* _Rows from a 3D modeling dataset_

- - -

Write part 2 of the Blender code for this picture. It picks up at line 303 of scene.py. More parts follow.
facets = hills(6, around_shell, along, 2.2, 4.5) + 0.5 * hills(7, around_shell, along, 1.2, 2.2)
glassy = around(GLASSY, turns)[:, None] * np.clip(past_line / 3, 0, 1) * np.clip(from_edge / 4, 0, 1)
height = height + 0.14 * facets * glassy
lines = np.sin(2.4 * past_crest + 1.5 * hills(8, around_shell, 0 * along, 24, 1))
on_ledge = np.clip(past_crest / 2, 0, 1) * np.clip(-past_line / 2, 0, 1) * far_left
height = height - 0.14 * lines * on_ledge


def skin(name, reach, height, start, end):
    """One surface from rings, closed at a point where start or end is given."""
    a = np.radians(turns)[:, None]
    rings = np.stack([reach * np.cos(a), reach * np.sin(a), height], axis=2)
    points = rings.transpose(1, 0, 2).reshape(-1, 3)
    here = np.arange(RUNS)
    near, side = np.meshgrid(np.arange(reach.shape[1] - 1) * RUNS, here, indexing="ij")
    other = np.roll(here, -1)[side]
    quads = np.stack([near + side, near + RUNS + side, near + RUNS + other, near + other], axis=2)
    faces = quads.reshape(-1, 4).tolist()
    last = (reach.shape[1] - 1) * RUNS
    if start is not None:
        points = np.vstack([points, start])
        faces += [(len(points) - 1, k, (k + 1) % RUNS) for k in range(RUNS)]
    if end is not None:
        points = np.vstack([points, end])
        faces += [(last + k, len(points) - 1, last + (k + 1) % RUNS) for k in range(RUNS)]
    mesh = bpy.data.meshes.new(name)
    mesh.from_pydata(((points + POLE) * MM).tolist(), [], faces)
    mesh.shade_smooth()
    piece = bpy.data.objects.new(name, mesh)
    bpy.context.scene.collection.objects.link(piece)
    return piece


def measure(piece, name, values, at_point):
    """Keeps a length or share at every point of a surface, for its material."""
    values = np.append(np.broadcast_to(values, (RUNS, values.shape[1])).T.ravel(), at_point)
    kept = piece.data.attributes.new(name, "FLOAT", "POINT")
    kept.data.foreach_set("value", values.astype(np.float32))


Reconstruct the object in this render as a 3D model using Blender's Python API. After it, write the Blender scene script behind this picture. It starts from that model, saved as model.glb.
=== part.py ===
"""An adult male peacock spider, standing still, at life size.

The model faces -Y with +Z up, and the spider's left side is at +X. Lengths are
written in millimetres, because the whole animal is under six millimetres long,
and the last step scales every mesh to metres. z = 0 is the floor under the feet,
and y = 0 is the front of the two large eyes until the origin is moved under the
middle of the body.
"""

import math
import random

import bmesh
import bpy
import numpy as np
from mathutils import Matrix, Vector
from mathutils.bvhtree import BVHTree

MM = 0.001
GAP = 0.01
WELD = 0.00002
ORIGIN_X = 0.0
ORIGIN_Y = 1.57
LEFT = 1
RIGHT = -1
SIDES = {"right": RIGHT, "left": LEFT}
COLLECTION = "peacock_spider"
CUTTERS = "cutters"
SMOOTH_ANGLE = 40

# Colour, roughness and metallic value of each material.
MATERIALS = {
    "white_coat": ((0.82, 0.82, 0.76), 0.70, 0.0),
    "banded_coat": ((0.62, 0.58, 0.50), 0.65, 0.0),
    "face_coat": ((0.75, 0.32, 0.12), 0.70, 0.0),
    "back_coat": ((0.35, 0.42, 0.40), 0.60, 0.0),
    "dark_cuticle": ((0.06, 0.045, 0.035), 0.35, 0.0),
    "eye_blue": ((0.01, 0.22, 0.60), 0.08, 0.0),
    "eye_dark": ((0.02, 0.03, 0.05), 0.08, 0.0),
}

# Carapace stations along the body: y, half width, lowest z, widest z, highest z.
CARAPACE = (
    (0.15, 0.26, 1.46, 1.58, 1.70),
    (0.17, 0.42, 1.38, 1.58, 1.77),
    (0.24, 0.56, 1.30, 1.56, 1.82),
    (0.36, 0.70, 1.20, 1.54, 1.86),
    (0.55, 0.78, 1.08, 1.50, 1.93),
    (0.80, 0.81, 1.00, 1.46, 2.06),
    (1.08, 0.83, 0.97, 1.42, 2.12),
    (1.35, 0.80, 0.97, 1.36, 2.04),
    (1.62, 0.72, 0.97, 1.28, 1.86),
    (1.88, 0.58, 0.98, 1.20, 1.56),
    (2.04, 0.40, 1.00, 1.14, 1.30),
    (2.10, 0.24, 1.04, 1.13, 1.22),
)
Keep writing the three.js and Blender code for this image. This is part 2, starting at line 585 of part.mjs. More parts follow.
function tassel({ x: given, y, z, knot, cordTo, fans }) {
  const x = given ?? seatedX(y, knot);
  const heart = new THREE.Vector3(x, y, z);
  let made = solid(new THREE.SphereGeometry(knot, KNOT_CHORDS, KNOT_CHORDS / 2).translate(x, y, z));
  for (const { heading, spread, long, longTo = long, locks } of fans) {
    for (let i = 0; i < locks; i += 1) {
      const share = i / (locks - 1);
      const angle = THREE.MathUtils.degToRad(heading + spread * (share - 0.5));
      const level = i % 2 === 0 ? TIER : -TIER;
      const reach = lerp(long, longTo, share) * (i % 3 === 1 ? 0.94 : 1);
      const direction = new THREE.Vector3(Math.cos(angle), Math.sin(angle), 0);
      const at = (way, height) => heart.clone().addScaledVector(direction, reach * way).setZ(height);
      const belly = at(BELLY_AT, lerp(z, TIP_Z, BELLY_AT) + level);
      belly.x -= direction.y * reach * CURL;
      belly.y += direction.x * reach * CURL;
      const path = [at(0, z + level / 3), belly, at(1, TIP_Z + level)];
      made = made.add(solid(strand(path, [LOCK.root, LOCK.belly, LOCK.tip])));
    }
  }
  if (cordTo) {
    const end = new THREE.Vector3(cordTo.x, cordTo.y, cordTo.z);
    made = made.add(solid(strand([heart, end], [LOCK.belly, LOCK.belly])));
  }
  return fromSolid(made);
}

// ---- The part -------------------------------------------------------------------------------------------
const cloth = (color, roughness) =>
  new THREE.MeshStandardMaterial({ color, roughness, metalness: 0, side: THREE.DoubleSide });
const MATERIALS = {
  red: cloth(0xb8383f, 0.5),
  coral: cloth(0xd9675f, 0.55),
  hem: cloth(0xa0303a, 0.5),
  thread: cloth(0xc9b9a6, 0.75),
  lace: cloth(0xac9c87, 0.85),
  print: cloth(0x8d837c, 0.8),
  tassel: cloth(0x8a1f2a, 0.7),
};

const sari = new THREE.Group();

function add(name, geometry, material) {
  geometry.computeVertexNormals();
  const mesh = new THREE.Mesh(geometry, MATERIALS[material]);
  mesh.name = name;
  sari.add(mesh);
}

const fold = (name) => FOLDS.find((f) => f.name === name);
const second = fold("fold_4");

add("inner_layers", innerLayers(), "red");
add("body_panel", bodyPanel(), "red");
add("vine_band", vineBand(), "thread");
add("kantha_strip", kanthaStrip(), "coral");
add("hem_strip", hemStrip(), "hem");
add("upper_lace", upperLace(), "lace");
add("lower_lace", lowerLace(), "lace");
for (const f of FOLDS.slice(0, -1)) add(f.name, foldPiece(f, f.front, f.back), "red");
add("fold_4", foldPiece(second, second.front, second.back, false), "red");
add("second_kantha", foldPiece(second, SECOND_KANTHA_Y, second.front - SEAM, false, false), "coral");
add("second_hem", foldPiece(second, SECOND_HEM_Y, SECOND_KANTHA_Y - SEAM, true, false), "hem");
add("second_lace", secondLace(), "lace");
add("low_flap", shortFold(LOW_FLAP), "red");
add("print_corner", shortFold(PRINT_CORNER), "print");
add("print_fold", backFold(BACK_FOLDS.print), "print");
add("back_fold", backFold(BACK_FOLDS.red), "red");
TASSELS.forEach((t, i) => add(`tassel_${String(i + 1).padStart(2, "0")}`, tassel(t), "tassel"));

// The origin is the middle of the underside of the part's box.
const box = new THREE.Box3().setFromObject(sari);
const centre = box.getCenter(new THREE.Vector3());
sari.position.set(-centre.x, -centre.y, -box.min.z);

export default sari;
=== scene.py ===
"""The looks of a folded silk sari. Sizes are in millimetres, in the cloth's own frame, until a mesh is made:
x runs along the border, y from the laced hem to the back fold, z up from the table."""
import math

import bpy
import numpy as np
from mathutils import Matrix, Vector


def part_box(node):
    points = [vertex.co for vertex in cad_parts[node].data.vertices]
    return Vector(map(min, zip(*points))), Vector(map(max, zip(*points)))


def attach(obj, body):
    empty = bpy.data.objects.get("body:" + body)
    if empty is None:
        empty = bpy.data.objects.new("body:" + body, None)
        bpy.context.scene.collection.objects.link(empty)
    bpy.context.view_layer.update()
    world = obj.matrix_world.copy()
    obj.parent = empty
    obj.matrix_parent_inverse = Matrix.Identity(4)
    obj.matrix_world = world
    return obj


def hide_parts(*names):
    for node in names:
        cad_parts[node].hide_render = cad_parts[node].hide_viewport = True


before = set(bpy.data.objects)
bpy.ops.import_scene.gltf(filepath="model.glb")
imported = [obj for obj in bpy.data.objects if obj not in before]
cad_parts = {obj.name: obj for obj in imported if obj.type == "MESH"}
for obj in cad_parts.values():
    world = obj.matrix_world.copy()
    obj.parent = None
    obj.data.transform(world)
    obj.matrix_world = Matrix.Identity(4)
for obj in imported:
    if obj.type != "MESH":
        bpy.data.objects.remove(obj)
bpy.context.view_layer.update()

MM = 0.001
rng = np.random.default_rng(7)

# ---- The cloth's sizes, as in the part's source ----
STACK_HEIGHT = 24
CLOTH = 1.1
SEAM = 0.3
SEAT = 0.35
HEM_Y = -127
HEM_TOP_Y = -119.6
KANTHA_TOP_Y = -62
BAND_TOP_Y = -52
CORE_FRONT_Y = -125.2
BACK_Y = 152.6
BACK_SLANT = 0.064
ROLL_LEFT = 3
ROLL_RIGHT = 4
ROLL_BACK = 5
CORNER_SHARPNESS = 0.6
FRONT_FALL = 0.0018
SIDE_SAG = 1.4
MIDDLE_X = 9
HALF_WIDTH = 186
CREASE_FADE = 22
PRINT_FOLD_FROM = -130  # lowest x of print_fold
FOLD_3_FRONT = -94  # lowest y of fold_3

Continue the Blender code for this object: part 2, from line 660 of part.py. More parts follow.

- - -

* _STATED TASK_
Using the entries above, give again exactly the lines from the line holding "the part's box." through the line holding "if empty is". Include both end lines and nothing else.

* _PROBLEM SOLUTION_
// The origin is the middle of the underside of the part's box.
const box = new THREE.Box3().setFromObject(sari);
const centre = box.getCenter(new THREE.Vector3());
sari.position.set(-centre.x, -centre.y, -box.min.z);

export default sari;
=== scene.py ===
"""The looks of a folded silk sari. Sizes are in millimetres, in the cloth's own frame, until a mesh is made:
x runs along the border, y from the laced hem to the back fold, z up from the table."""
import math

import bpy
import numpy as np
from mathutils import Matrix, Vector


def part_box(node):
    points = [vertex.co for vertex in cad_parts[node].data.vertices]
    return Vector(map(min, zip(*points))), Vector(map(max, zip(*points)))


def attach(obj, body):
    empty = bpy.data.objects.get("body:" + body)
    if empty is None:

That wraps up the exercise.